Derived from the Russian word for lemon, «Limonov» alludes to the acidity of his humour and the slang name for a particular type of hand grenade.

Carrère is not exaggerating when he claims that the story he recounts in this book says something, «not just about him, Limonov, not just about Russia, but about everything that’s happened since the end of the Second World War». Limonov’s mad, bad, dangerous life requires the informed cultural and political context in which Carrère places it to bring it to life and give it wider meaning. As the son of the distinguished historian of Russia, Hélène Carrère d’Encausse, permanent secretary of the Académie Française, and with long-term Russian experience himself, he is well qualified to do so.

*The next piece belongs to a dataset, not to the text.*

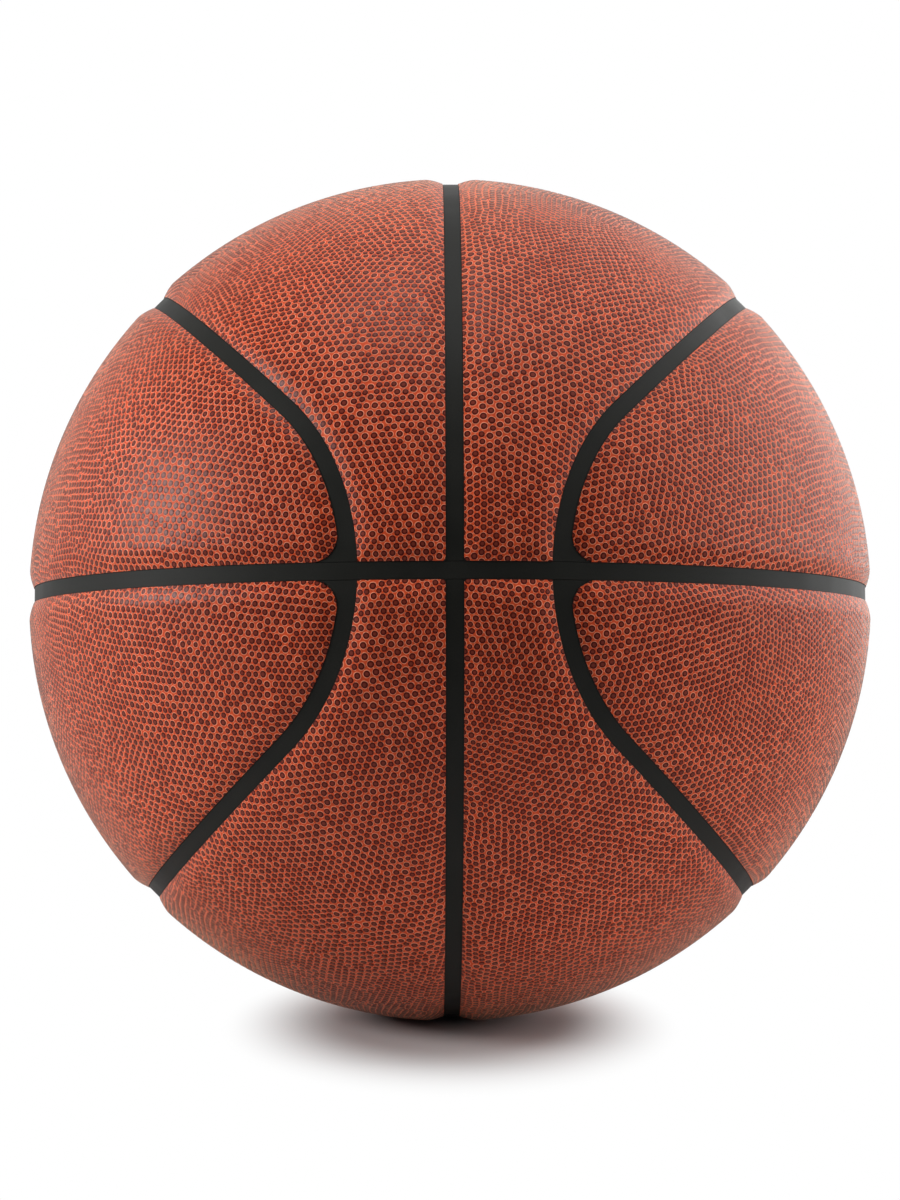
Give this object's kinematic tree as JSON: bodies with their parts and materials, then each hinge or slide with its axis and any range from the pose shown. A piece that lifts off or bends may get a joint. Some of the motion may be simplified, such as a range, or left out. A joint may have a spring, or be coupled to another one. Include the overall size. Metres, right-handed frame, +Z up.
{
  "type": "basketball",
  "caption": "Inflated basketball: a bladder with its valve, thread winding, rubber carcass, black channel strips and pebbled cover panels over sponge backing.",
  "frame": {"origin": "centre of the ball", "axes": "+Z up, with the equator channel in the XY plane and the centre channel in the YZ plane; the front, which the picture shows, faces -Y, and the valve is behind, above the equator"},
  "size_m": [0.2394, 0.2388, 0.2394],
  "materials": {
    "pebbled_cover": "pebbled composite leather, semi-matte",
    "channel_rubber": "smooth moulded rubber, matte",
    "sponge_backing": "sponge rubber",
    "carcass_rubber": "moulded rubber, matte",
    "nylon_thread": "wound nylon thread",
    "butyl_rubber": "smooth butyl rubber",
    "seat_rubber": "moulded rubber, matte",
    "plug_rubber": "moulded rubber, satin"
  },
  "bodies": {
    "root": {"bladder": "butyl_rubber", "valve_seat": "seat_rubber", "valve_plug": "plug_rubber", "thread_winding": "nylon_thread", "carcass": "carcass_rubber", "channel_equator": "channel_rubber", "channel_centre_top": "channel_rubber", "channel_centre_bottom": "channel_rubber", "channel_curve_upper_left": "channel_rubber", "channel_curve_lower_left": "channel_rubber", "channel_curve_upper_right": "channel_rubber", "channel_curve_lower_right": "channel_rubber", "backing_end_upper_left": "sponge_backing", "backing_end_lower_left": "sponge_backing", "backing_end_upper_right": "sponge_backing", "backing_end_lower_right": "sponge_backing", "backing_centre_upper_left": "sponge_backing", "backing_centre_lower_left": "sponge_backing", "backing_centre_upper_right": "sponge_backing", "backing_centre_lower_right": "sponge_backing", "cover_end_upper_left": "pebbled_cover", "cover_end_lower_left": "pebbled_cover", "cover_end_upper_right": "pebbled_cover", "cover_end_lower_right": "pebbled_cover", "cover_centre_upper_left": "pebbled_cover", "cover_centre_lower_left": "pebbled_cover", "cover_centre_upper_right": "pebbled_cover", "cover_centre_lower_right": "pebbled_cover"}
  },
  "joints": []
}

Apart from the political figures he brings into the mixture, from Trotsky to Putin, whom the supremely well-read Limonov either emulates or mirrors, the path of Limonov’s career suggests numerous literary prototypes, both real and invented. They range from the deeply ambivalent hero Pechorin in Lermontov’s A Hero of Our Time to the internationally feted and envied Joseph Brodsky, a Nobel laureate.

Perhaps the strongest parallels, though, are to be drawn with the megalomaniac poet Mayakovsky, the eternal revolutionary, who eventually shot himself in 1930 rather than compromise with a tainted regime.

Now that Limonov has a regular column in the official newspaper «Izvestiya», the latest chapter in his colourful life seems tame by comparison.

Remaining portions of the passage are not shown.